Written problem -
Reproduce the section of the listing that begins at the line containing "obj.parent = empty" and finishes at the line containing "before = set(bpy.data.objects)". Include both end lines and nothing beyond them.

Information shown -
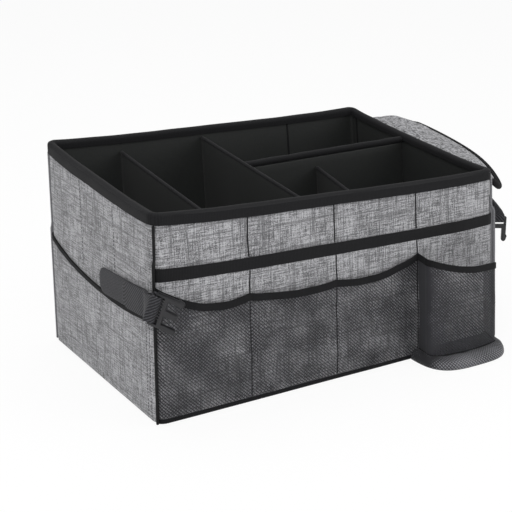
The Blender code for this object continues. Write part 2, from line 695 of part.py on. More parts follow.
def build_right_tab(mats, collection):
    """A short doubled webbing tab under the flap, with its buckle half hanging from the fold."""
    pivot, along, away = tab_frame()
    across = away.cross(along)
    inner_out = 2 * GAP + WEBBING / 2 + GAP
    outer_out = inner_out + WEBBING + 2 * GAP
    top_y = FRONT_Y + TAB_TOP_INSET_Y

    def side(out, turned):
        """From the wall down to the bar, on the inner or the outer side."""
        def sewn(inset, drop):
            """A point of the tab on the wall."""
            return settle((RIGHT_X + out, top_y + inset, HEIGHT - TAB_DROP - drop))

        start, bend = sewn(0.0, 0.0), sewn(0.0, TAB_SEAM)
        on_wall = (sewn(WEBBING_WIDTH / 2, 0.0) - sewn(-WEBBING_WIDTH / 2, 0.0)).normalized()
        end = pivot + turned * BUCKLE_LOOP_RADIUS * away - BUCKLE_LEAD * along
        shares = [step / TAB_STEPS for step in range(TAB_STEPS)]
        return [(start, on_wall)] + [(bend.lerp(end, share), on_wall.lerp(across, share).normalized())
                                     for share in shares]

    loop = loop_stations(pivot, along, away, across)
    ribbon("right_tab", side(inner_out, -1.0) + loop + list(reversed(side(outer_out, 1.0))),
           mats["webbing"], collection)
    buckle_half("right_buckle", pivot, along, away, mats["plastic"], collection)


def flap_root(y):
    """A point of the straight line that the flap turns about, level with the rim's middle."""
    middle, front, back = [settle((FLAP_ROOT_X, place, HEIGHT - FLAP_ROOT_DROP))
                           for place in (FLAP_MIDDLE_Y, FRONT_Y, -FRONT_Y)]
    return middle + (back - front) * (y - FLAP_MIDDLE_Y) / DEPTH


def flap_edge(angle):
    """A point of the flap's outline: a squarish half round that tapers and droops to the front."""
    forward = (1 - math.cos(angle)) / 2
    taper = 1 - FLAP_TAPER * forward ** FLAP_TAPER_POWER
    fullness = math.sin(angle) ** FLAP_SQUARENESS
    y = FLAP_MIDDLE_Y + FLAP_LENGTH / 2 * math.cos(angle)
    z = HEIGHT - FLAP_EDGE_DROP - FLAP_FRONT_DROOP * fullness * forward ** FLAP_DROOP_POWER
    return settle((FLAP_ROOT_X + FLAP_REACH * fullness * taper, y, z))


def flap_inset(edges, insets):
    """The outline moved inwards, in plan, by a distance for each point."""
    upright = Vector((0.0, 0.0, 1.0))
    last = len(edges) - 1
    moved = []
    for index, (edge, inset) in enumerate(zip(edges, insets)):
        tangent = edges[min(index + 1, last)] - edges[max(index - 1, 0)]
        moved.append(edge + upright.cross(tangent).normalized() * inset)
    return moved


def build_flap(mats, collection):
    """The padded grey flap under the right rim and the black piping round its edge."""
    pivot = flap_root(FLAP_MIDDLE_Y)
    span = math.pi - 2 * FLAP_END_ANGLE
    angles = [math.pi - FLAP_END_ANGLE - span * step / FLAP_STEPS for step in range(FLAP_STEPS + 1)]
    swell = [FLAP_PIPING_SWELL * ((1 - math.cos(angle)) / 2) ** FLAP_SWELL_POWER for angle in angles]
    edges = [flap_edge(angle) for angle in angles]
    inner = flap_inset(edges, [FLAP_PIPING_RADIUS * (1 + share) + FLAP_PIPING_GAP for share in swell])
    rows = []
    for row in range(FLAP_ROWS + 1):
        share = row / FLAP_ROWS
        crown = Vector((0.0, 0.0, FLAP_CROWN * 4 * share * (1 - share)))
        line = []
        for edge in inner:
            line.append(flap_root(edge.y).lerp(edge, share) + crown)
        rows.append(line)
    sheet("side_flap", rows, FLAP, mats["oxford"], collection, offset=0.0, pivot=pivot)
    tube("side_flap_piping", edges, FLAP_PIPING_RADIUS, mats["tape"], collection, pivot=pivot, swell=swell)


def make_materials():
    """The finishes of the cloths, tapes, mesh, webbing, boards and buckles."""
    return {
        "oxford": make_material("heathered_grey_oxford", (0.25, 0.25, 0.255), 0.9),
        "black_oxford": make_material("black_oxford", (0.02, 0.02, 0.021), 0.9),
        "lining": make_material("black_lining", (0.011, 0.012, 0.011), 0.75),
        "board": make_material("grey_board", (0.2, 0.2, 0.19), 0.8),
        "tape": make_material("black_binding_tape", (0.022, 0.022, 0.024), 0.8),
        "mesh": make_material("black_mesh", (0.04, 0.04, 0.043), 0.7),
        "webbing": make_material("dark_webbing", (0.04, 0.04, 0.042), 0.8),
        "plastic": make_material("black_acetal", (0.025, 0.025, 0.027), 0.45),
    }


def build():
    """Make the organizer, one object for each piece."""
    clear_scene()
    collection = bpy.data.collections.new("back_seat_organizer")
    bpy.context.scene.collection.children.link(collection)
    mats = make_materials()
    build_walls(mats, collection)
    build_rim(mats, collection)
    build_corner_piping(mats, collection)
    build_dividers(mats, collection)
    build_front_pocket(mats, collection)
    build_side_pockets(mats, collection)
    build_mesh_pockets(mats, collection)
    build_box_pocket(mats, collection)
    build_left_strap(mats, collection)
    build_right_tab(mats, collection)
    build_flap(mats, collection)


build()
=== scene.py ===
"""The dressed model of a back seat organizer: cloth, net, tape, webbing, piping and buckle halves.

Every piece is made in metres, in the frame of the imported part: the origin is the middle of the
underside, the front with the mesh pockets faces -Y, and +Z is up.
"""

import logging
import math
from dataclasses import dataclass
from enum import Enum
from typing import Callable, Sequence, Union

import bmesh
import bpy
from mathutils import Matrix, Vector, noise


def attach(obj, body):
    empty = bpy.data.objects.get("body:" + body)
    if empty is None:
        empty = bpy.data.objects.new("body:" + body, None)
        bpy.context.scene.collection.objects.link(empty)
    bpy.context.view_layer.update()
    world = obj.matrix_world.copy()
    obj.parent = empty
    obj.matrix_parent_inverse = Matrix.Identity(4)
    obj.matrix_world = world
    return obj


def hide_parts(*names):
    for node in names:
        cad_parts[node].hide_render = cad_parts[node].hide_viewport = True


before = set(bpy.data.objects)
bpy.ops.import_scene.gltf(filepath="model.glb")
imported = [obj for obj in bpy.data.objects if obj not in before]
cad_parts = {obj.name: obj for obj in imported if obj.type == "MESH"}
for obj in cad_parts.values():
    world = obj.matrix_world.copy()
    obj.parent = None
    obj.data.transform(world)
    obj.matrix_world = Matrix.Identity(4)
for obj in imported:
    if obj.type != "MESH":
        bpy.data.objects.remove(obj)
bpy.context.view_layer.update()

LOG = logging.getLogger("organizer")
Level = Union[float, Callable[[float], float]]
Plan = tuple[float, float]
UP = Vector((0.0, 0.0, 1.0))
# The laid cloth's UV map in metres, and the attribute that says how much closer a net is drawn: on the box
# pocket's gussets for net folded double together with painted shade, and elsewhere for painted shade alone
CLOTH_UV = "cloth_metres"
NET_DARKENING = "net_darkening"
# Distance between the two plan paths that give a wall's outward way
PROBE = 0.001
# Points closer than this are merged
MERGE = 1e-6
# How far a hem tape laps over the net below its own height
HEM_LAP = 0.0006
# Faces across the webbing, and the radius of its edges
WEBBING_COLUMNS = 6
WEBBING_EDGE = 0.0004
# Radii of the rounded edges of tapes, of hems and of flat seams
TAPE_EDGE = 0.0005
HEM_EDGE = 0.0006
SEAM_EDGE = 0.0002
# Angle between faces past which cloth has an edge
EDGE_ANGLE = math.radians(50)


class Side(Enum):
    """A wall of the box, with the number of quarter turns from the front."""

    FRONT = 0
    RIGHT = 1
    BACK = 2
    LEFT = 3


class Slot(Enum):
    """The record's material slots."""

    GREY_OXFORD = "grey_oxford"
    BLACK_OXFORD = "black_oxford"
    LINING = "lining"
    TAPE = "tape"
    MESH = "mesh"
    WEBBING = "webbing"
    PLASTIC = "plastic"
    BOARD = "board"


class Body(Enum):
    """The part's moving bodies."""

    BOX = "root"
    FLAP = "flap"
    LEFT_BUCKLE = "left_buckle"
    RIGHT_BUCKLE = "right_buckle"


def linear(hex_code: str) -> tuple[float, float, float, float]:
    """Turn an sRGB hex colour into a linear one.

    Args:
        hex_code: Six hex digits, with or without a leading #.

    Returns:
        Linear red, green and blue, and an alpha of 1.
    """
    digits = hex_code.lstrip("#")
    channels = [int(digits[i:i + 2], 16) / 255 for i in (0, 2, 4)]
    red, green, blue = [c / 12.92 if c <= 0.04045 else ((c + 0.055) / 1.055) ** 2.4 for c in channels]
    return red, green, blue, 1.0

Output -
    obj.parent = empty
    obj.matrix_parent_inverse = Matrix.Identity(4)
    obj.matrix_world = world
    return obj


def hide_parts(*names):
    for node in names:
        cad_parts[node].hide_render = cad_parts[node].hide_viewport = True


before = set(bpy.data.objects)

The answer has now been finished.